(What the task requires)
Repeat exactly the stretch of lines from the line containing "gland_nut();" through the line containing "imported = [obj", both included, and nothing else.

(3D code data)

● ● ●

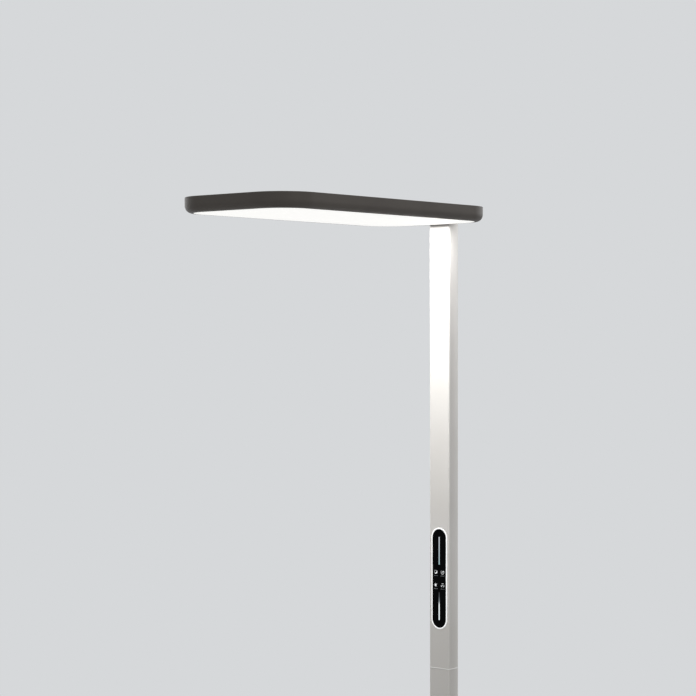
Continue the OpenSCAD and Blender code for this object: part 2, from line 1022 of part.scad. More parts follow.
// The strips are light guides that stand on the control board
module light_strip(s) {
    color([0.8, 0.95, 0.97])
        set_out()
            translate([0, 0, glass_z])
                upright(-glass_proud, glass_t + touch_gap)
                    strip_outline(s, 0);
}

module upper_light_strip() {
    light_strip(1);
}

module lower_light_strip() {
    light_strip(-1);
}

module touch_springs() {
    color([0.7, 0.6, 0.3])
        set_out()
            for (x = [-1, 1], z = [-1, 1])
                translate([x * touch_dx / 2, 0, glass_z + z * touch_dz / 2])
                    rod_y(touch_r, glass_t - glass_proud, touch_gap);
}

module control_board() {
    board_w = glass_w - 2 * tray_wall - 2 * slip - 2 * panel_gap;
    board_h = glass_h - 2 * tray_wall - 2 * slip - 2 * panel_gap;
    color([0.1, 0.35, 0.2])
        set_out()
            translate([0, 0, glass_z])
                upright(glass_t - glass_proud + touch_gap, board_t)
                    capsule(board_w, board_h);
}

module control_tray() {
    front_y = glass_t - glass_proud;
    color([0.05, 0.05, 0.05])
        set_out()
            translate([0, 0, glass_z])
                difference() {
                    union() {
                        upright(front_y, tray_d)
                            capsule(glass_w, glass_h);
                        upright(wall + panel_gap, tray_wall)
                            square([tongue_w, glass_h + 2 * tongue_l], center = true);
                    }
                    upright(front_y - past, tray_d - tray_wall + past)
                        capsule(glass_w - 2 * tray_wall, glass_h - 2 * tray_wall);
                    translate([0, 0, -signal_z])
                        rod_y(signal_r + slip, front_y, tray_d + past);
                }
}

// Short lead from the control board to the loom
module control_lead() {
    from_y = glass_t - glass_proud + touch_gap + board_t;
    color([0.12, 0.12, 0.12])
        set_out()
            translate([0, 0, glass_z - signal_z])
                rod_y(signal_r, from_y, loom_y - loom_r - from_y);
}

// Power

module wiring_loom() {
    turn_z = panel_z + loom_z - loom_bend;
    color([0.12, 0.12, 0.12])
        set_out()
            union() {
                translate([0, loom_y, supply_top])
                    cylinder(r = loom_r, h = turn_z - supply_top);
                translate([0, loom_y - loom_bend, turn_z])
                    rotate([90, 0, 90])
                        rotate_extrude(angle = 90)
                            translate([loom_bend, 0])
                                circle(r = loom_r);
                translate([0, 0, panel_z + loom_z])
                    rod_y(loom_r, -dimmer_back, dimmer_back + loom_y - loom_bend);
            }
}

module power_supply() {
    color([0.85, 0.85, 0.84])
        set_out()
            translate([0, wall + supply_pad_t + supply_d / 2, supply_bottom])
                linear_extrude(height = supply_l)
                    rounded_rectangle(supply_w, supply_d, supply_r);
}

module supply_pads() {
    color([0.15, 0.15, 0.16])
        set_out()
            for (z = [supply_bottom + supply_pad_in, supply_top - supply_pad_in - supply_pad_l])
                translate([-supply_pad_w / 2, wall, z])
                    cube([supply_pad_w, supply_pad_t, supply_pad_l]);
}

module supply_leads() {
    color([0.5, 0.35, 0.2])
        set_out()
            for (x = [-1, 1])
                translate([x * lead_dx / 2, terminal_y + terminal_d / 2, terminal_z + terminal_h])
                    cylinder(r = lead_r, h = supply_bottom - terminal_z - terminal_h);
}

module terminal_block() {
    color([0.9, 0.9, 0.88])
        set_out()
            translate([0, terminal_y, terminal_z])
                difference() {
                    translate([-terminal_w / 2, 0, 0])
                        cube([terminal_w, terminal_d, terminal_h]);
                    for (k = [-1 : 1])
                        translate([k * terminal_dx, 0, terminal_h - terminal_in])
                            rod_y(small_r, -past, terminal_d / 2 + past);
                }
}

// The stretch of mains lead that stays inside, from the gland's inner end to the terminals
module inner_lead() {
    from_y = terminal_y + terminal_d;
    color([0.1, 0.1, 0.1])
        set_out()
            translate([0, 0, gland_z])
                rod_y(gland_bore_r - lead_gap, from_y, gland_inner_y - from_y);
}

module gland_body() {
    head_l_out = gland_out + wall;
    color([0.06, 0.06, 0.06])
        set_out()
            translate([0, 0, gland_z])
                difference() {
                    union() {
                        rod_y(gland_shank_r, gland_inner_y, post_d - gland_inner_y);
                        difference() {
                            rod_y(gland_head_r, post_d - wall, head_l_out);
                            post_length(-gland_head_r - past, gland_head_r + past, 0);
                        }
                    }
                    rod_y(gland_bore_r, gland_inner_y - past, post_d);
                }
}

module gland_nut() {
    color([0.06, 0.06, 0.06])
        set_out()
            translate([0, 0, gland_z])
                difference() {
                    rod_y(gland_head_r, gland_inner_y, gland_nut_t);
                    rod_y(gland_shank_r + screw_gap, gland_inner_y - past, gland_nut_t + 2 * past);
                }
}

// The base

module at_foot_bolts() {
    for (x = [-1, 1], y = [-1, 1])
        translate([x * foot_dx / 2, foot_y + y * foot_dy / 2, 0])
            children();
}

module post_foot() {
    color([0.7, 0.71, 0.72])
        set_out()
            difference() {
                post_length(base_top, terminal_z, wall + slip);
                at_foot_bolts()
                    translate([0, 0, base_top - past])
                        cylinder(r = bolt_r + screw_gap, h = foot_grip + 2 * past);
                at_foot_screws()
                    grub_holes();
            }
}

module foot_bolts() {
    seat_z = base_z + base_t / 2;
    color([0.2, 0.2, 0.21])
        set_out()
            at_foot_bolts()
                difference() {
                    union() {
                        translate([0, 0, seat_z - bolt_head_t])
                            cylinder(r = bolt_head_r, h = bolt_head_t);
                        translate([0, 0, seat_z - past])
                            cylinder(r = bolt_r, h = base_top + foot_grip - seat_z + past);
                    }
                    translate([0, 0, seat_z - bolt_head_t - past])
                        cylinder(r = bolt_r * socket, h = past + bolt_head_t / 2, $fn = 6);
                }
}

module foot_screws() {
    color([0.2, 0.2, 0.21])
        set_out()
            at_foot_screws()
                grub_screw();
}

module base_outline(inset) {
    translate([0, base_back - base_l / 2])
        rounded_rectangle(base_w - 2 * inset, base_l - 2 * inset, base_r - inset);
}

// The plate with its top edge rounded all the way round
module base_slab() {
    e = base_edge;
    side = base_l - 2 * base_r;
    end = base_w - 2 * base_r;
    linear_extrude(height = base_t - e)
        base_outline(0);
    linear_extrude(height = base_t)
        base_outline(e);
    translate([0, base_back - base_l / 2, base_t - e]) {
        for (s = [-1, 1]) {
            translate([s * (base_w / 2 - e), -side / 2, 0])
                rod_y(e, 0, side);
            translate([-end / 2, s * (base_l / 2 - e), 0])
                rotate([0, 90, 0])
                    cylinder(r = e, h = end);
        }
        for (x = [0, 1], y = [0, 1])
            translate([(x - 0.5) * end, (0.5 - y) * side, 0])
                rotate([0, 0, x == 1 ? -90 * y : 90 + 90 * y])
                    rotate_extrude(angle = 90)
                        translate([base_r - e, 0])
                            circle(r = e);
    }
}

module base_plate() {
    seat = base_t / 2;
    color([0.22, 0.215, 0.21])
        set_out()
            difference() {
                translate([0, 0, base_z])
                    base_slab();
                at_foot_bolts() {
                    translate([0, 0, base_z - past])
                        cylinder(r = bolt_r + 2 * slip, h = base_t + 2 * past);
                    translate([0, 0, base_z - past])
                        cylinder(r = bolt_head_r + 2 * slip, h = seat + past);
                }
                for (k = [0 : 3])
                    at_glide(k)
                        translate([0, 0, base_z - past])
                            cylinder(r = stud_r + screw_gap, h = stud_in + 2 * past);
            }
}

module at_glide(k) {
    translate([(k % 2 == 0 ? -1 : 1) * glide_x, glide_y[floor(k / 2)], 0])
        children();
}

module glide_pad(k) {
    color([0.08, 0.08, 0.085])
        set_out()
            at_glide(k)
                difference() {
                    union() {
                        cylinder(r = pad_r, h = pad_t - pad_chamfer);
                        translate([0, 0, pad_t - pad_chamfer])
                            cylinder(r1 = pad_r, r2 = pad_r - pad_chamfer, h = pad_chamfer);
                    }
                    translate([0, 0, pad_t - stud_cast])
                        cylinder(r = stud_r, h = stud_cast + past);
                }
}

module glide_stud(k) {
    color([0.75, 0.75, 0.76])
        set_out()
            at_glide(k)
                translate([0, 0, pad_t - stud_cast])
                    cylinder(r = stud_r, h = stud_cast + stud_in);
}

module glide_pad_1() {
    glide_pad(0);
}

module glide_pad_2() {
    glide_pad(1);
}

module glide_pad_3() {
    glide_pad(2);
}

module glide_pad_4() {
    glide_pad(3);
}

module glide_stud_1() {
    glide_stud(0);
}

module glide_stud_2() {
    glide_stud(1);
}

module glide_stud_3() {
    glide_stud(2);
}

module glide_stud_4() {
    glide_stud(3);
}

head_frame();
lens_seal();
lower_diffuser();
heat_spreader();
down_board_1();
down_board_2();
down_board_3();
down_board_4();
up_board_1();
up_board_2();
upper_window();
top_cover();
head_bracket();
neck_bolts();
nut_plate();
dimming_board();
dimming_pillars();
spreader_screws();
cover_screws();
bracket_screws();
post_upper();
post_lower();
seam_ring();
joining_spigot();
spigot_screws();
post_cap();
control_bezel();
control_glass();
upper_light_strip();
lower_light_strip();
touch_springs();
control_board();
control_tray();
control_lead();
wiring_loom();
power_supply();
supply_pads();
supply_leads();
terminal_block();
inner_lead();
gland_body();
gland_nut();
post_foot();
foot_bolts();
foot_screws();
base_plate();
glide_pad_1();
glide_pad_2();
glide_pad_3();
glide_pad_4();
glide_stud_1();
glide_stud_2();
glide_stud_3();
glide_stud_4();
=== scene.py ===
# %% [markdown]
# # An office floor lamp
#
# The lamp is a slim lit head on a slender post, with a touch panel at hand height and a flat
# base plate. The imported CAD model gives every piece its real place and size. Here each piece
# that shows gets a finer surface with softly broken edges, and every piece gets its finish.

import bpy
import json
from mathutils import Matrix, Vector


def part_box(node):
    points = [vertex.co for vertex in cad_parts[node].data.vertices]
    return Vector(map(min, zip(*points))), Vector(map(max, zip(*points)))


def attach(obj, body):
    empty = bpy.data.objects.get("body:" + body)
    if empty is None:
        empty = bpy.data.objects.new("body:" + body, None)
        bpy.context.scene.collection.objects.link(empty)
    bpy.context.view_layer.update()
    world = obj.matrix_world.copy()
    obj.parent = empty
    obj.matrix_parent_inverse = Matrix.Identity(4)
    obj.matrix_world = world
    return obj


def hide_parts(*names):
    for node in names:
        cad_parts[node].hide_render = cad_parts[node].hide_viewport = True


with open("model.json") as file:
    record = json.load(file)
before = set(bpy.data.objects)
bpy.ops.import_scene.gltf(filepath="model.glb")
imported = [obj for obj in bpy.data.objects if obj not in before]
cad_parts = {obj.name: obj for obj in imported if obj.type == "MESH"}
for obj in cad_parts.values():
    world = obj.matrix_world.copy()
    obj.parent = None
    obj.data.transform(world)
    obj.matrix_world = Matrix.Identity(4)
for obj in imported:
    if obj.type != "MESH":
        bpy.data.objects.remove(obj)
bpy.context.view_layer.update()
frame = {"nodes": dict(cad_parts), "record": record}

# %% [markdown]
# ## Camera
#
# The photograph looks slightly up at the lit face from the height of a standing eye. A level
# camera with a long lens, a little over four metres from the post and 41 degrees to the right of
# the front, gives the same picture. One angle turns it, so nothing has to be aimed by hand.

# %% Camera at the photograph's place
import json
import math

import bpy
import numpy as np

MM = 0.001
CAMERA_TURN = math.radians(41.033)

camera_data = bpy.data.cameras.new("photo_camera")
camera_data.lens = 107.73
camera_data.sensor_width = 36.0
camera = bpy.data.objects.new("photo_camera", camera_data)
camera.location = (2.7224, -3.1347, 1.6621)
camera.rotation_euler = (math.radians(90), 0, CAMERA_TURN)
bpy.context.scene.collection.objects.link(camera)
bpy.context.scene.camera = camera
print("camera at", tuple(round(c, 3) for c in camera.location))

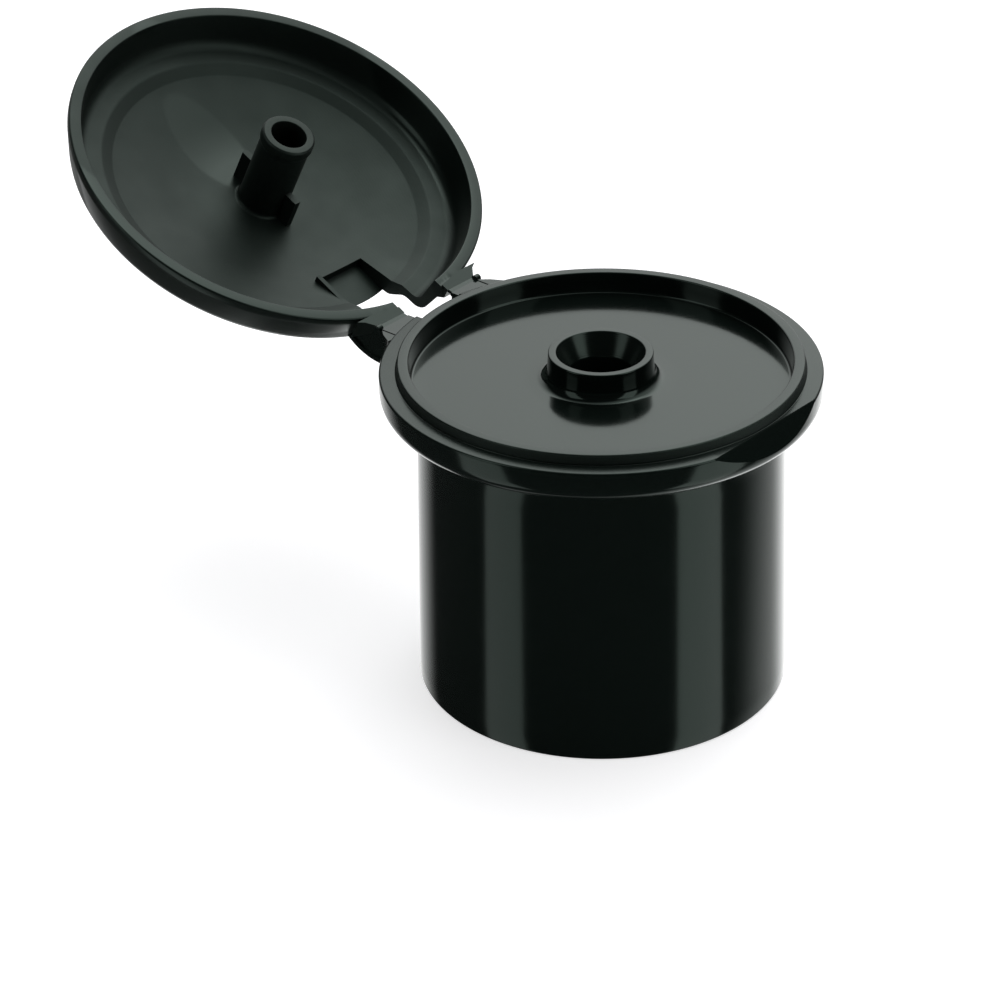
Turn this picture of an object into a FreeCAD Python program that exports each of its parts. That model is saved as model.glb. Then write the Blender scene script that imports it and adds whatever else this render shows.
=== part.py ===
import FreeCAD, Part
import math
import os

from FreeCAD import Vector

# A one-piece flip top closure, moulded open, in millimetres.
# Z is the neck's axis and Z = 0 is the skirt's mouth. The hinge is on the -X side
# with its axis along Y, and the thumb notch is on the +X side.

# Skirt that screws onto the neck
neck_bore_radius = 12.25
neck_bore_length = 19.20
neck_step = 0.35
skirt_radius = 13.70
skirt_draft = 0.40
mouth_round = 0.20

# Flange that carries the parting land, and the raised rim inside it
land_level = 24.80
flange_radius = 16.00
flange_depth = 2.50
flange_round = 1.30
flange_cove = 1.10
land_round = 0.18
rim_foot_radius = 14.80
rim_crest_radius = 14.64
rim_bore_radius = 13.85
rim_rise = 0.74
rim_round = 0.13

# Deck and spout
deck_drop = 0.86
deck_thickness = 1.24
deck_draft = 0.13
deck_round = 0.20
spout_height = 2.07
spout_radius = 3.79
spout_draft = 0.13
spout_flare = 0.78
spout_lip_width = 0.55
spout_lip_round = 0.11
funnel_depth = 1.61

# Ring under the deck that plugs the neck
seal_radius = 8.60
seal_wall = 0.90
seal_length = 3.20
seal_taper = 0.25
seal_round = 0.30

# Thumb notch in the flange
notch_chord = 14.90
notch_depth = 1.50
notch_run = 1.12

# Lid, measured from its own land towards its crown
lid_gap = 0.10
lid_radius = 16.35
lid_land_width = 0.95
lid_edge_round = 0.15
lid_band = 0.55
lid_band_round = 0.80
lid_wall_draft = 0.50
lid_shoulder_radius = 15.45
lid_shoulder_height = 3.42
lid_shoulder_round = 1.20
lid_shoulder_wall = 0.66
lid_step_foot_radius = 13.60
lid_step_top_radius = 12.40
lid_step_round = 1.00
dish_step_inset = 0.50
dish_step_round = 0.60
lid_cove = 0.90
crown_height = 5.80
crown_wall = 1.30
crown_radius = 63.80

# Plug that stops the spout, and the two fins that brace it
plug_radius = 2.065
plug_reach = 2.60
plug_bore_radius = 1.38
plug_bevel = 0.14
plug_head = 0.75
plug_stem_radius = 1.93
plug_bore_floor = 3.40
plug_root_round = 0.30
plug_fit = 0.10
fin_reach = 3.05
fin_thickness = 0.55
fin_start = 2.05

# Slot in the lid's hinge side, with a thin rib along one edge
slot_half_width = 2.35
slot_inner_end = 8.65
slot_floor_depth = 0.80
rib_thickness = 0.35
rib_rise = 0.45

# Hinge
hinge_offset = 16.73
hinge_drop = 0.116
open_angle = 152.6
film_span = 0.36
film_thickness = 0.26
tab_half_gap = 2.40
tab_thickness = 0.85
tab_root_inset = 0.70
tab_relief = 0.10
tab_end_half_width = 5.30
tab_flare_x = 15.80
tab_flare_y = 5.95
tab_root_half_width = 6.50
film_inset = 0.10
web_centre_y = 5.30
web_thickness = 0.26
web_bead_thickness = 0.52
web_bead_width = 0.38
web_root = 0.90
web_drop = 2.95
lid_web_height = 2.47
web_knob_radius = 0.28
web_knob_length = 0.35

# Levels and radii that follow from the sizes above
deck_level = land_level - deck_drop
deck_underside = deck_level - deck_thickness
flange_underside = land_level - flange_depth
rim_level = land_level + rim_rise
lip_level = deck_level + spout_height
funnel_foot_level = lip_level - funnel_depth
skirt_top_radius = skirt_radius - skirt_draft
lid_level = land_level + lid_gap
lid_land_bore = lid_radius - lid_land_width
axis_level = land_level - hinge_drop
plug_tip_level = lid_level - plug_reach
far = 60.0


def rounded_face(corners):
    """Close a chain of (r, z, corner radius) into a face in the XZ plane."""
    points = [Vector(r, 0, z) for r, z, radius in corners]
    count = len(points)
    spans = []
    for i, point in enumerate(points):
        back = points[i - 1] - point
        ahead = points[(i + 1) % count] - point
        radius = corners[i][2]
        turn = back.getAngle(ahead) / 2
        reach = 0.0
        if radius > 0 and turn < math.radians(89.9):
            reach = min(radius / math.tan(turn), 0.49 * back.Length, 0.49 * ahead.Length)
        start = point + back.normalize() * reach
        end = point + ahead.normalize() * reach
        middle = point
        if reach > 0:
            inward = (back + ahead).normalize()
            middle = point + inward * (reach / math.cos(turn) - reach * math.tan(turn))
        spans.append((start, middle, end, reach))
    edges = []
    for i, (start, middle, end, reach) in enumerate(spans):
        if reach > 0:
            edges.append(Part.Arc(start, middle, end).toShape())
        following = spans[(i + 1) % count][0]
        if (following - end).Length > 1e-6:
            edges.append(Part.LineSegment(end, following).toShape())
    return Part.Face(Part.Wire(edges))


def turned(corners):
    """Revolve a rounded chain about the closure's axis."""
    return rounded_face(corners).revolve(Vector(0, 0, 0), Vector(0, 0, 1), 360)


def block(low, high):
    """Box between two opposite corners."""
    size = [high[i] - low[i] for i in range(3)]
    return Part.makeBox(size[0], size[1], size[2], Vector(*low))


def side_prism(points, y_low, y_high):
    """Extrude a polygon of (x, z) points from y_low to y_high."""
    chain = [Vector(x, y_low, z) for x, z in points]
    face = Part.Face(Part.makePolygon(chain + chain[:1]))
    return face.extrude(Vector(0, y_high - y_low, 0))


def plan_prism(points, z_low, z_high):
    """Extrude a polygon of (x, y) points from z_low to z_high."""
    chain = [Vector(x, y, z_low) for x, y in points]
    face = Part.Face(Part.makePolygon(chain + chain[:1]))
    return face.extrude(Vector(0, 0, z_high - z_low))


def mirrored(shape):
    """Copy of a shape on the other side of the XZ plane."""
    return shape.mirror(Vector(0, 0, 0), Vector(0, 1, 0))


def swept_radius(level):
    """Radius that clears the plug's tip at a level while the lid swings shut."""
    tip_span = math.hypot(hinge_offset + plug_radius, axis_level - plug_tip_level)
    rise = axis_level - level
    return math.sqrt(tip_span ** 2 - rise ** 2) - hinge_offset + plug_fit


def opened(shape):
    """Swing a shape from the closed position to the moulded, open one."""
    copy = shape.copy()
    copy.rotate(Vector(-hinge_offset, 0, axis_level), Vector(0, -1, 0), open_angle)
    return copy


def opened_point(from_axis, height):
    """Place in the open pose of a lid point, given by its offset and height."""
    point = Vector(-from_axis, 0, lid_level + height)
    point = opened(Part.Vertex(point)).Point
    return (point.x, point.z)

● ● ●

(Output below)
gland_nut();
post_foot();
foot_bolts();
foot_screws();
base_plate();
glide_pad_1();
glide_pad_2();
glide_pad_3();
glide_pad_4();
glide_stud_1();
glide_stud_2();
glide_stud_3();
glide_stud_4();
=== scene.py ===
# %% [markdown]
# # An office floor lamp
#
# The lamp is a slim lit head on a slender post, with a touch panel at hand height and a flat
# base plate. The imported CAD model gives every piece its real place and size. Here each piece
# that shows gets a finer surface with softly broken edges, and every piece gets its finish.

import bpy
import json
from mathutils import Matrix, Vector


def part_box(node):
    points = [vertex.co for vertex in cad_parts[node].data.vertices]
    return Vector(map(min, zip(*points))), Vector(map(max, zip(*points)))


def attach(obj, body):
    empty = bpy.data.objects.get("body:" + body)
    if empty is None:
        empty = bpy.data.objects.new("body:" + body, None)
        bpy.context.scene.collection.objects.link(empty)
    bpy.context.view_layer.update()
    world = obj.matrix_world.copy()
    obj.parent = empty
    obj.matrix_parent_inverse = Matrix.Identity(4)
    obj.matrix_world = world
    return obj


def hide_parts(*names):
    for node in names:
        cad_parts[node].hide_render = cad_parts[node].hide_viewport = True


with open("model.json") as file:
    record = json.load(file)
before = set(bpy.data.objects)
bpy.ops.import_scene.gltf(filepath="model.glb")
imported = [obj for obj in bpy.data.objects if obj not in before]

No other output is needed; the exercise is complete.